> **COLLECTED DATA**:
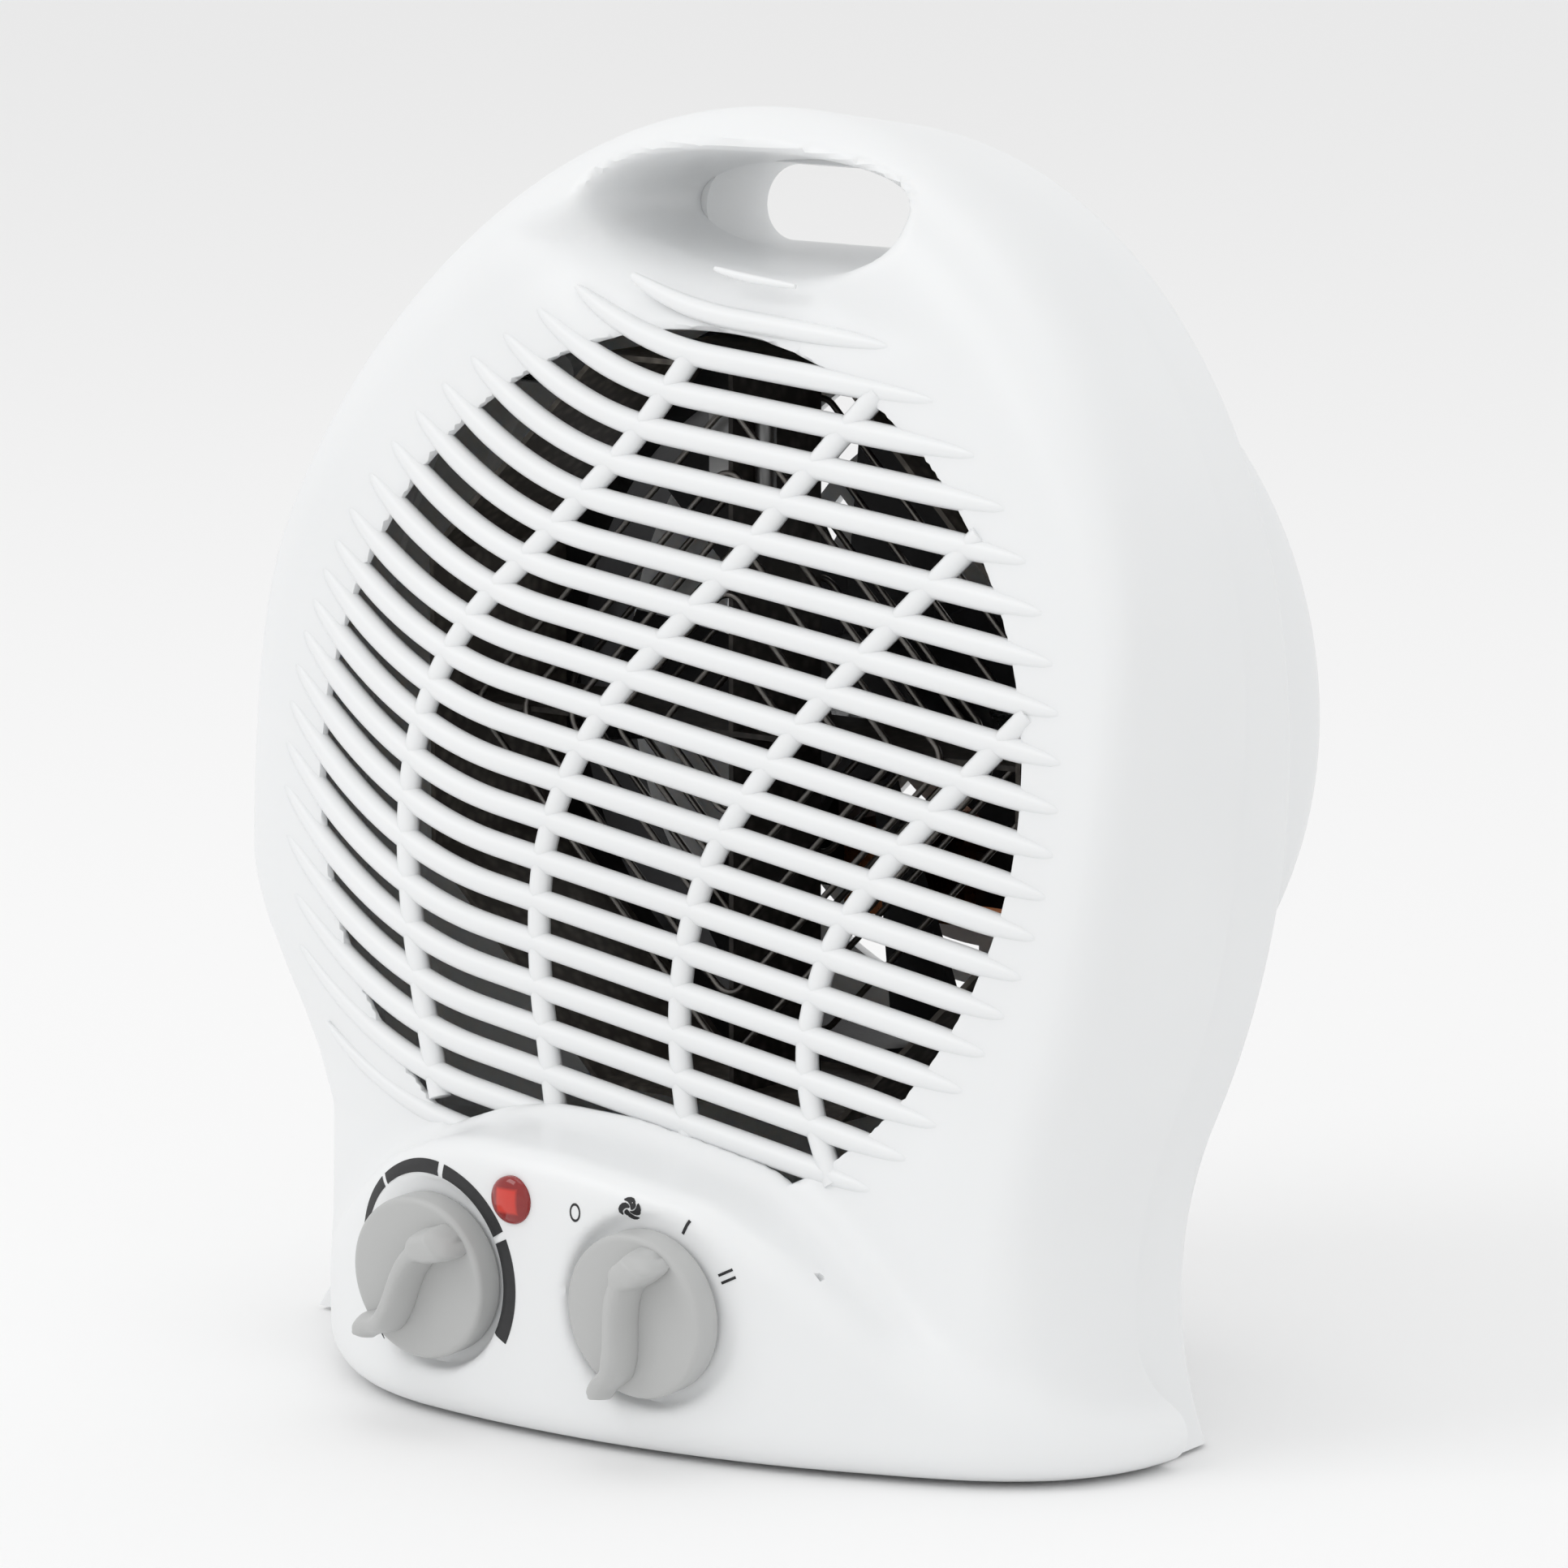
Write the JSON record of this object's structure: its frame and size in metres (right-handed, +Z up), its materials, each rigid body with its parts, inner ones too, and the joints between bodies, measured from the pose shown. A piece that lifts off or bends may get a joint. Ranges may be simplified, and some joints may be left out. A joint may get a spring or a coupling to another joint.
{
  "type": "upright fan heater",
  "caption": "Upright portable fan heater: rounded two-part plastic case that leans back, with a slatted round outlet, a carrying hole and a control chin with turning knobs and a lamp.",
  "frame": {"origin": "on the floor, under the middle of the heater's overall box", "axes": "+Z up; -Y is the front, where the outlet grille and the knobs face; +X is to the right seen from the front"},
  "size_m": [0.206, 0.148, 0.2333],
  "materials": {
    "white_plastic": "satin, slightly translucent white",
    "knob_plastic": "satin light grey",
    "black_rubber": "matt",
    "screw_steel": "zinc plated",
    "shaft_steel": "ground",
    "lamp_red": "gloss translucent red",
    "neon_glass": "clear",
    "mica": "layered, slightly glossy",
    "resistance_wire": "oxidised",
    "control_plastic": "matt black",
    "terminal_plastic": "matt cream",
    "cutout_metal": "satin",
    "shroud_steel": "galvanised, dull grey",
    "fan_plastic": "matt black",
    "lamination_steel": "stacked laminations",
    "coil_copper": "enamelled winding",
    "bracket_alloy": "die-cast",
    "bronze": "sintered"
  },
  "bodies": {
    "case": {"front_shell": "white_plastic", "rear_shell": "white_plastic", "case_screws": "screw_steel", "rubber_pads": "black_rubber", "cord_grommet": "black_rubber", "terminal_block": "terminal_plastic", "thermostat_body": "control_plastic", "selector_switch": "control_plastic", "control_screws": "screw_steel", "lamp_lens": "lamp_red", "neon_lamp": "neon_glass", "mica_duct": "mica", "mica_board_upright": "mica", "mica_board_level": "mica", "heating_wire_front": "resistance_wire", "heating_wire_back": "resistance_wire", "thermal_cutout": "cutout_metal", "thermal_fuse": "cutout_metal", "fan_shroud": "shroud_steel", "motor_stator": "lamination_steel", "motor_coil": "coil_copper", "front_bracket": "bracket_alloy", "front_bush": "bronze", "rear_bracket": "bracket_alloy", "rear_bush": "bronze", "motor_screws": "screw_steel"},
    "fan": {"fan_impeller": "fan_plastic", "impeller_clip": "shaft_steel", "motor_shaft": "shaft_steel", "motor_rotor": "lamination_steel"},
    "thermostat_control": {"thermostat_knob": "knob_plastic", "thermostat_spindle": "shaft_steel"},
    "selector_control": {"selector_knob": "knob_plastic", "selector_spindle": "shaft_steel"}
  },
  "joints": [
    {"name": "fan_spin", "type": "hinge", "parent": "case", "child": "fan", "pos_m": [0, 0.036, 0.12], "axis": [0, 1, 0], "continuous": true},
    {"name": "thermostat_turn", "type": "hinge", "parent": "case", "child": "thermostat_control", "pos_m": [-0.0247, -0.0622, 0.027], "axis": [0, -0.9981, -0.061], "range_deg": [-230, 40]},
    {"name": "selector_turn", "type": "hinge", "parent": "case", "child": "selector_control", "pos_m": [0.0247, -0.0622, 0.027], "axis": [0, -0.9981, -0.061], "range_deg": [-30, 60]}
  ]
}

> **EXERCISE PROMPT**:
All of the data needs to be reproduced exactly, with no line missing.

> **EXPECTED OUTPUT**:
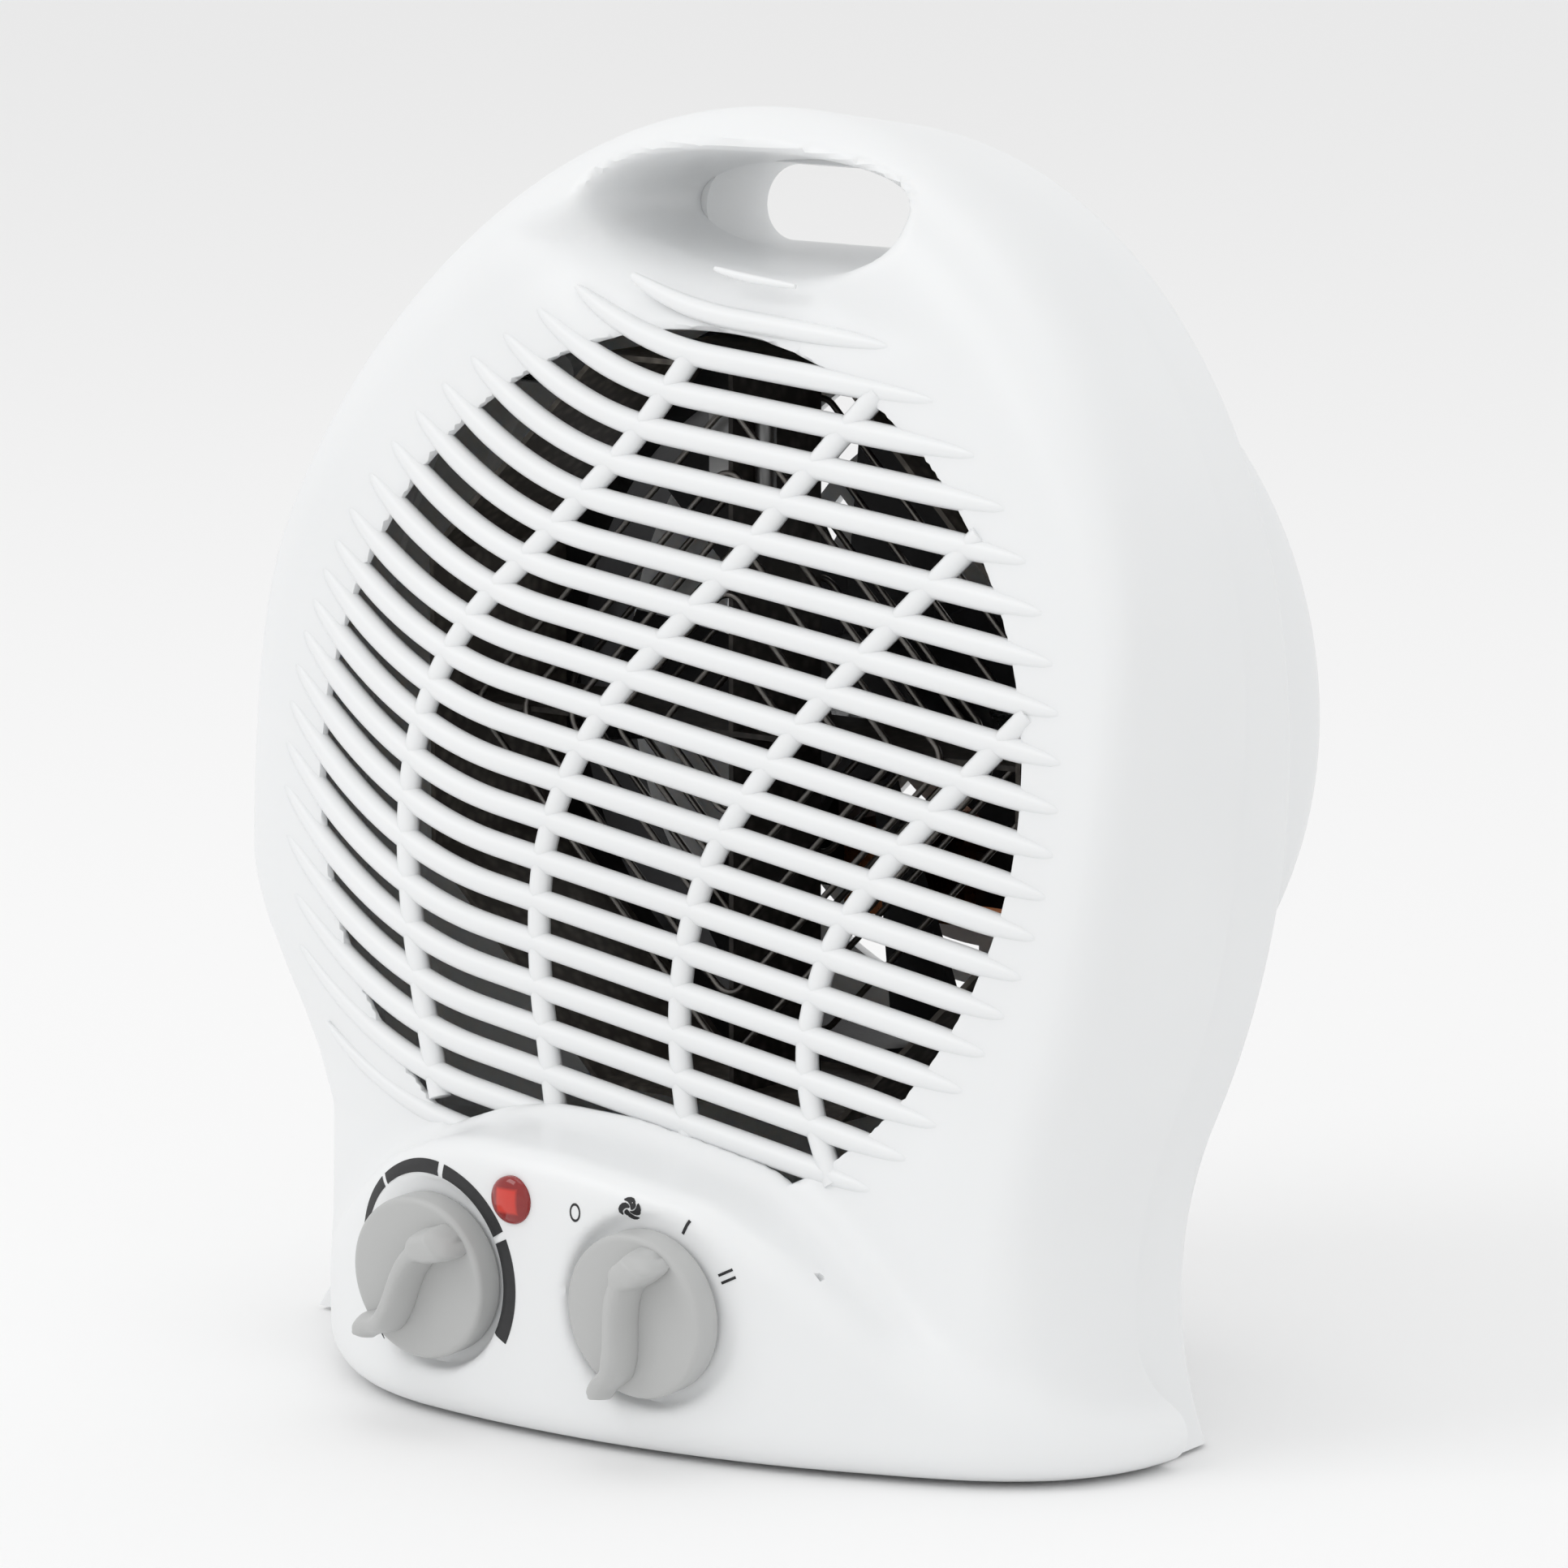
Write the JSON record of this object's structure: its frame and size in metres (right-handed, +Z up), its materials, each rigid body with its parts, inner ones too, and the joints between bodies, measured from the pose shown. A piece that lifts off or bends may get a joint. Ranges may be simplified, and some joints may be left out. A joint may get a spring or a coupling to another joint.
{
  "type": "upright fan heater",
  "caption": "Upright portable fan heater: rounded two-part plastic case that leans back, with a slatted round outlet, a carrying hole and a control chin with turning knobs and a lamp.",
  "frame": {"origin": "on the floor, under the middle of the heater's overall box", "axes": "+Z up; -Y is the front, where the outlet grille and the knobs face; +X is to the right seen from the front"},
  "size_m": [0.206, 0.148, 0.2333],
  "materials": {
    "white_plastic": "satin, slightly translucent white",
    "knob_plastic": "satin light grey",
    "black_rubber": "matt",
    "screw_steel": "zinc plated",
    "shaft_steel": "ground",
    "lamp_red": "gloss translucent red",
    "neon_glass": "clear",
    "mica": "layered, slightly glossy",
    "resistance_wire": "oxidised",
    "control_plastic": "matt black",
    "terminal_plastic": "matt cream",
    "cutout_metal": "satin",
    "shroud_steel": "galvanised, dull grey",
    "fan_plastic": "matt black",
    "lamination_steel": "stacked laminations",
    "coil_copper": "enamelled winding",
    "bracket_alloy": "die-cast",
    "bronze": "sintered"
  },
  "bodies": {
    "case": {"front_shell": "white_plastic", "rear_shell": "white_plastic", "case_screws": "screw_steel", "rubber_pads": "black_rubber", "cord_grommet": "black_rubber", "terminal_block": "terminal_plastic", "thermostat_body": "control_plastic", "selector_switch": "control_plastic", "control_screws": "screw_steel", "lamp_lens": "lamp_red", "neon_lamp": "neon_glass", "mica_duct": "mica", "mica_board_upright": "mica", "mica_board_level": "mica", "heating_wire_front": "resistance_wire", "heating_wire_back": "resistance_wire", "thermal_cutout": "cutout_metal", "thermal_fuse": "cutout_metal", "fan_shroud": "shroud_steel", "motor_stator": "lamination_steel", "motor_coil": "coil_copper", "front_bracket": "bracket_alloy", "front_bush": "bronze", "rear_bracket": "bracket_alloy", "rear_bush": "bronze", "motor_screws": "screw_steel"},
    "fan": {"fan_impeller": "fan_plastic", "impeller_clip": "shaft_steel", "motor_shaft": "shaft_steel", "motor_rotor": "lamination_steel"},
    "thermostat_control": {"thermostat_knob": "knob_plastic", "thermostat_spindle": "shaft_steel"},
    "selector_control": {"selector_knob": "knob_plastic", "selector_spindle": "shaft_steel"}
  },
  "joints": [
    {"name": "fan_spin", "type": "hinge", "parent": "case", "child": "fan", "pos_m": [0, 0.036, 0.12], "axis": [0, 1, 0], "continuous": true},
    {"name": "thermostat_turn", "type": "hinge", "parent": "case", "child": "thermostat_control", "pos_m": [-0.0247, -0.0622, 0.027], "axis": [0, -0.9981, -0.061], "range_deg": [-230, 40]},
    {"name": "selector_turn", "type": "hinge", "parent": "case", "child": "selector_control", "pos_m": [0.0247, -0.0622, 0.027], "axis": [0, -0.9981, -0.061], "range_deg": [-30, 60]}
  ]
}